Nowhere is this truer than on the 14 Chopin waltzes, his most celebrated performance and the only complete set in his discography (minus a few of the posthumous ones). Lipatti's ultra-chaste approach might make for a pleasant car ride home after a taxing day at the office, but it rarely sparkles or takes risks to engage the more attentive ear. Nor does it capture the intriguingly offbeat rhythmic pulse of these often wayward dances. In the B minor sonata, he fares somewhat better, especially in the jeux perlé scherzo in which his impressive finger dexterity shines (similarly to his Schubert E-flat impromptu). However, his outer movements lack a recognizable conception: no fire of a Kapell, heroism of a Cortot, or abandon of a Ponti.

One might think that Lipatti's reserved temperament would be better suited to the baroque and classical masters, to whom a disc's worth of music is dedicated, but that doesn't seem to be the case. Lipatti's renditions of the Bach B-flat major partita and Mozart A minor sonata often have been praised by the critics; given the limp-wristed  performances of this music by such modern "specialists" as Murray Perahia and Andras Schiff, it's not difficult to see why. These are safe performances that go through the motions; there's little to argue with for either good or ill because hardly anything happens that's worth discussing. All the notes are correct, it's metronomically accurate, and there's no strain. At the same time, there's little to inspire greater reflection or encourage a second listen. The sonata is lacking in point and accent. And he fails to find much verve in the spiky dance rhythms of the partita, especially the courante and gigue. His phrasing in the middle movement of the A minor sonata is a particular curiosityone wonders how such a plangent line of Mozart's could be rendered so devoid of subtlety or tragedy, a thought that also occurred to me while listening to both his Bach chorale preludes and Schubert G-flat major impromptu. 

Interestingly, the only recordings in which Lipatti seems to emerge from his lethargy are the Grieg and Schumann concertos. Perhaps he was one of those artists who could only come out of his shell for a live event. Under the autocratic direction of Herbert von Karajan in the Schumann and Alceo Galliera in the Grieg, Lipatti attacks dense chordal passages with leonine intensity.

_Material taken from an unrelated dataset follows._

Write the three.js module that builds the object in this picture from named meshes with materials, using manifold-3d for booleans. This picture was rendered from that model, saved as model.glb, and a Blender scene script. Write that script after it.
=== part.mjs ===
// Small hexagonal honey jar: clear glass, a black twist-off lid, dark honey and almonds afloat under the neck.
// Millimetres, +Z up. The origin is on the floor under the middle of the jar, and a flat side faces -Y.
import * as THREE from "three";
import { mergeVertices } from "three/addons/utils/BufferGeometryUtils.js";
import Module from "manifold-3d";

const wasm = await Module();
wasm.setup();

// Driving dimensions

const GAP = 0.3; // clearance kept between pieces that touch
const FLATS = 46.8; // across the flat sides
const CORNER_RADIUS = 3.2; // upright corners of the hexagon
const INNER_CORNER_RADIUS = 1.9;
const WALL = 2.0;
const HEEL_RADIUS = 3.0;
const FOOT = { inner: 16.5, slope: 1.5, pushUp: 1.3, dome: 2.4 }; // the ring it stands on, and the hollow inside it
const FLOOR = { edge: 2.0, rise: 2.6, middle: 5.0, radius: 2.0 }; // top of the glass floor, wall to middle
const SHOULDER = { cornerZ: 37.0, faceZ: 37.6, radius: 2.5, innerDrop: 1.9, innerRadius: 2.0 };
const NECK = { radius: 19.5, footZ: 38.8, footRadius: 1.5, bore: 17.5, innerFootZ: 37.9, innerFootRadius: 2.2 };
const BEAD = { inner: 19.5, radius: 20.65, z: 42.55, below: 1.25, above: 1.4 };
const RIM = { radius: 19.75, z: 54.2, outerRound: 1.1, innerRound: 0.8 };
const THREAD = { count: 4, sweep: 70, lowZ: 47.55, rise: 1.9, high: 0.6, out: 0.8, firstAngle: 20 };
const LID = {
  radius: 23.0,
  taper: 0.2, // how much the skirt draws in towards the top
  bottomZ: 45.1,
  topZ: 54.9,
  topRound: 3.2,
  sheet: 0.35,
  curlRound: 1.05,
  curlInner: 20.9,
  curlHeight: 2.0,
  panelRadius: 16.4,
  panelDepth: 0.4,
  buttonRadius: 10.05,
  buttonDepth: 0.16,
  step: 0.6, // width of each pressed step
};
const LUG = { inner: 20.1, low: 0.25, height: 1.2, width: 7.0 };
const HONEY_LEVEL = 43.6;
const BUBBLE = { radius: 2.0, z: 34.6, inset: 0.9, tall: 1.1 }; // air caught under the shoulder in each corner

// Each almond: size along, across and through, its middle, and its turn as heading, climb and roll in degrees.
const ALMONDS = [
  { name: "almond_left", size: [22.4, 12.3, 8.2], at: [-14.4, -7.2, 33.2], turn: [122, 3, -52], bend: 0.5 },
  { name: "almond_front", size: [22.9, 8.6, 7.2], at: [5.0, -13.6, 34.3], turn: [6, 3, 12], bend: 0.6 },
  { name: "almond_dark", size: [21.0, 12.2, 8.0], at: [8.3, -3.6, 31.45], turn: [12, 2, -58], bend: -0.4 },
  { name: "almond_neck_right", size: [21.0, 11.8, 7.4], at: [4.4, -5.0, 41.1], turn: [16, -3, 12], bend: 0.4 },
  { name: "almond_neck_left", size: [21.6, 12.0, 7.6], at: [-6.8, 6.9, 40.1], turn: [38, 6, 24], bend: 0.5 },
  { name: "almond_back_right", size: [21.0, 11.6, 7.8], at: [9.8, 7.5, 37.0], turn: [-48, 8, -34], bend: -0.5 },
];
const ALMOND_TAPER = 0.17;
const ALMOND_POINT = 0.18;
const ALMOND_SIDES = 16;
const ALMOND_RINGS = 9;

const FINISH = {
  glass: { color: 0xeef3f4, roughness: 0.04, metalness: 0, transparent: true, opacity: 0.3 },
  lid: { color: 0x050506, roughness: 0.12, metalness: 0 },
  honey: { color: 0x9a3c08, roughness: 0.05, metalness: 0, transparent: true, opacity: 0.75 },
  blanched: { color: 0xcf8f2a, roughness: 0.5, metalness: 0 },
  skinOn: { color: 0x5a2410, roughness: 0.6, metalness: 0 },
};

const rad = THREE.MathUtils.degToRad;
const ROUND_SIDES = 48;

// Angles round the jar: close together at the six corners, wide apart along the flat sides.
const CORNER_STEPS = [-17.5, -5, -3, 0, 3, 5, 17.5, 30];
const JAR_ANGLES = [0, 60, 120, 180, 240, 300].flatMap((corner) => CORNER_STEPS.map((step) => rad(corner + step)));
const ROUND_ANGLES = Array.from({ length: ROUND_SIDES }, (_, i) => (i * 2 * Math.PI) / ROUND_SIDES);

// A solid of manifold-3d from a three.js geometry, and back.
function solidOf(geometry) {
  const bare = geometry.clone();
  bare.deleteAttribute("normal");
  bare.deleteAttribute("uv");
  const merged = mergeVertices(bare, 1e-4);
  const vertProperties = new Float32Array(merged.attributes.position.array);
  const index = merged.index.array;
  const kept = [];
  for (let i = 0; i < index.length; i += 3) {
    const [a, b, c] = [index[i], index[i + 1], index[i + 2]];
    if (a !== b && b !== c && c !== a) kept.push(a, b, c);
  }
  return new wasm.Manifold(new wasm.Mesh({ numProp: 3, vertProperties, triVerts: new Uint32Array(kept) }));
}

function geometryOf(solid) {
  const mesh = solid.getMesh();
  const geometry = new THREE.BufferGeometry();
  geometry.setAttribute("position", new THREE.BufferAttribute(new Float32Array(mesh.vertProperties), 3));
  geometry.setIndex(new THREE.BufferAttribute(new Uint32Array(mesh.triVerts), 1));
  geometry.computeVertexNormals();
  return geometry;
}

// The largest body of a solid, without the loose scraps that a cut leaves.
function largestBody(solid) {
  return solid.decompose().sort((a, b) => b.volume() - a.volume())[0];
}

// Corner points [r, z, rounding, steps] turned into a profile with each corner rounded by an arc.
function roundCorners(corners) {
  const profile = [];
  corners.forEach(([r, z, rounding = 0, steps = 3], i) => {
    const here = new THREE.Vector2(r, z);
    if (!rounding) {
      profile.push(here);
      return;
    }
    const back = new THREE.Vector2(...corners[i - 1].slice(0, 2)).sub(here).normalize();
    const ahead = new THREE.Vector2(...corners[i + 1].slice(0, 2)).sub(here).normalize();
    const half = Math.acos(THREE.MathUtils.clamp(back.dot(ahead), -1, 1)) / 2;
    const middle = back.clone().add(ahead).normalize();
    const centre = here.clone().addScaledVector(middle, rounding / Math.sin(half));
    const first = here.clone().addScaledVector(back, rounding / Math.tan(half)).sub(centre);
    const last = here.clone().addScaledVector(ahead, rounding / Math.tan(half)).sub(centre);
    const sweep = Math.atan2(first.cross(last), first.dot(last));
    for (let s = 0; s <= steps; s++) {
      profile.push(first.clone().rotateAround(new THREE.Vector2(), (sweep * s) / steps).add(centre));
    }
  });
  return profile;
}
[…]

In these youthfully romantic works, Lipatti seems most at home, making up for lackluster readings of the more classical Mozart C major (K. 467) and Chopin E minor concertos, both of which pale by comparison to Rosina Lhevinne's august interpretations. In the Grieg, he seems to delight in Lisztian octave displays while dispatching the many filigree passages with aplomb. While his rendition of the Schumann, particularly the third movement, may lack Cortot's virility, its boyish innocence captures the German composer's quintessential innigkeit. So strong are these two performances that they alone are a reason to listen to these discs, if only to wonder at how the same artist can struggle to find any insight in as sublime a work as Liszt's Petrarch Sonnet 104so ethereally rendered by Barere—or Ravel's bristling Spanish-flavored Alborada del gracioso, whose primitive intensity springs to life beneath Richter's great paws. Some would probably argue that Lipatti manages to find some meaning in the sonata of his Romanian countryman Georges Enescu, but I'd rather not attempt to judge, for this piece of modern cobbled-together nonsense is as ugly as the din of car horns at a city intersection.

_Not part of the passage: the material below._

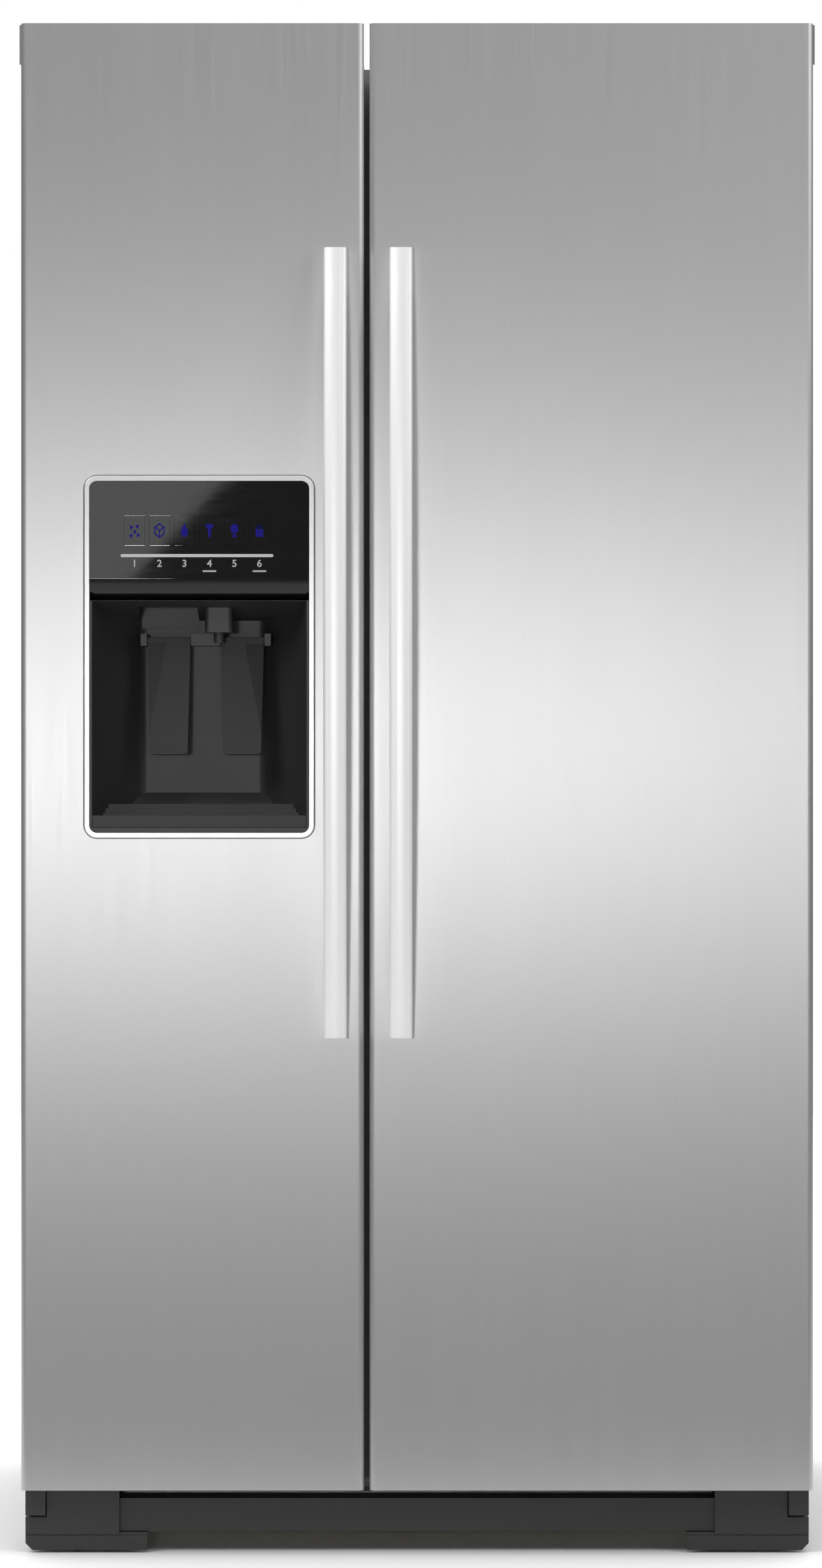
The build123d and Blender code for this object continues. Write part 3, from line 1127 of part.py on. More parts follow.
def evaporator_cover():
    """Duct cover over the evaporator: front sheet, top, air slots, fan ring and motor bracket."""
    x = grown(FREEZER_X, -0.5)
    z = (HUMP_TOP, DUCT_TOP_Z)
    cover = block(x, (DUCT_FRONT, LINER_BACK), z)
    cover -= block(grown(x, -DUCT_SHEET), (DUCT_FRONT + DUCT_SHEET, LINER_BACK + 1), (z[0] - 1, z[1] - DUCT_SHEET))
    for i in range(5):
        low = z[0] + 22 + i * 13
        cover -= block(grown(x, -40), (DUCT_FRONT - 1, DUCT_FRONT + DUCT_SHEET + 1), (low, low + 6))
    cover &= compartment(FREEZER_X, 0)
    cover -= rod((FREEZER_MIDDLE, DUCT_FRONT - 1, FAN_Z), "Y", FAN_RADIUS + 5, DUCT_SHEET + 2)
    for i in range(7):
        y_bar = FAN_Z + (i - 3) * 16
        cover += block((FREEZER_MIDDLE - FAN_RADIUS - 8, FREEZER_MIDDLE + FAN_RADIUS + 8),
                       (DUCT_FRONT, DUCT_FRONT + DUCT_SHEET), (y_bar - 3, y_bar + 3))
    motor_y = (DUCT_FRONT + FAN_DEPTH + 16, DUCT_FRONT + FAN_DEPTH + 40)
    motor = rod((FREEZER_MIDDLE, motor_y[0], FAN_Z), "Y", 20.0, motor_y[1] - motor_y[0])
    arm = block((x[0] + DUCT_SHEET, x[1] - DUCT_SHEET), (motor_y[1] - 5, motor_y[1]), (FAN_Z - 8, FAN_Z + 8))
    bore = rod((FREEZER_MIDDLE, motor_y[0] - 1, FAN_Z), "Y", FAN_SHAFT + RUNNING_CLEARANCE, 14)
    return cover + ((motor + arm) - bore)


def fan(plane, radius, depth, blades, shaft_length):
    """Axial fan: hub, pitched blades and a shaft out of its back."""
    hub = extrude(plane * Circle(radius * 0.3), amount=depth)
    for i in range(blades):
        blade = Pos(radius * 0.62, 0, depth / 2) * Rot(32, 0, 0) * Box(radius * 0.74, depth * 0.95, 2.0)
        hub += plane.location * (Rot(0, 0, i * 360 / blades) * blade)
    return hub + extrude(plane.offset(depth) * Circle(FAN_SHAFT), amount=shaft_length)


def evaporator_fan():
    """Fan behind the duct cover's grille, its shaft in the motor's bearing."""
    origin = (FREEZER_MIDDLE, DUCT_FRONT + 10, FAN_Z)
    return fan(Plane(origin=origin, x_dir=(1, 0, 0), z_dir=(0, 1, 0)), FAN_RADIUS, FAN_DEPTH, 5, 17)


def control_housing():
    """Ceiling console of the fridge: air outlets, control face and a recess for the lamp."""
    x = grown(FRIDGE_X, -50)
    y = (SHELF_FRONT + 15, SHELF_FRONT + 15 + CONTROL_DEPTH)
    z = (CEILING_Z - CONTROL_HEIGHT, CEILING_Z)
    body = rounded(x, y, z, 14.0, Axis.Z)
    body = chamfer(body.faces().sort_by(Axis.Z)[0].edges(), 5.0)
    middle = sum(x) / 2
    for i in range(6):
        left = middle - 110 + i * 40
        body -= block((left, left + 28), (y[0] - 1, y[0] + 8), (z[0] + 14, z[0] + 26))
    return body - lamp_pocket(0)


def lamp_pocket(inset):
    middle = sum(FRIDGE_X) / 2
    y = (SHELF_FRONT + 80, SHELF_FRONT + 185)
    z = (CEILING_Z - CONTROL_HEIGHT - 1, CEILING_Z - CONTROL_HEIGHT + 12)
    return rounded(grown((middle - 90, middle + 90), -inset), grown(y, -inset), z, 10.0, Axis.Z)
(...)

Alas, these discs reveal how poorly Lipatti understands the German repertoire. In addition to his lackadaisical readings of Bach, Mozart, and Schubert, which sound like little more than sped-up practice sessions, he teams up with the schoolmarmish Nadia Boulanger in a four-hand performance of a selection of Brahms waltzes that's as mechanical as two droids' movements. The duo seem so preoccupied with the perfection of their ensemble that they fail to uncover even a hint of the German master's rich counterpoint or craggy rhythms.

Nonetheless, for the serious pianophile, Lipatti's Chopin interpretations merit a listen or two, if only to marvel at his seemingly flawless mechanism: light, even, crystalline. You'll never hear this kind of effortless playing from the likes of a modern "Chopinist" like Sokolov or Kissin. That quality, at least, justly garnered Cortot's praise. And it earns mine as well, despite my longing for a more individual artistic stamp on his interpretations.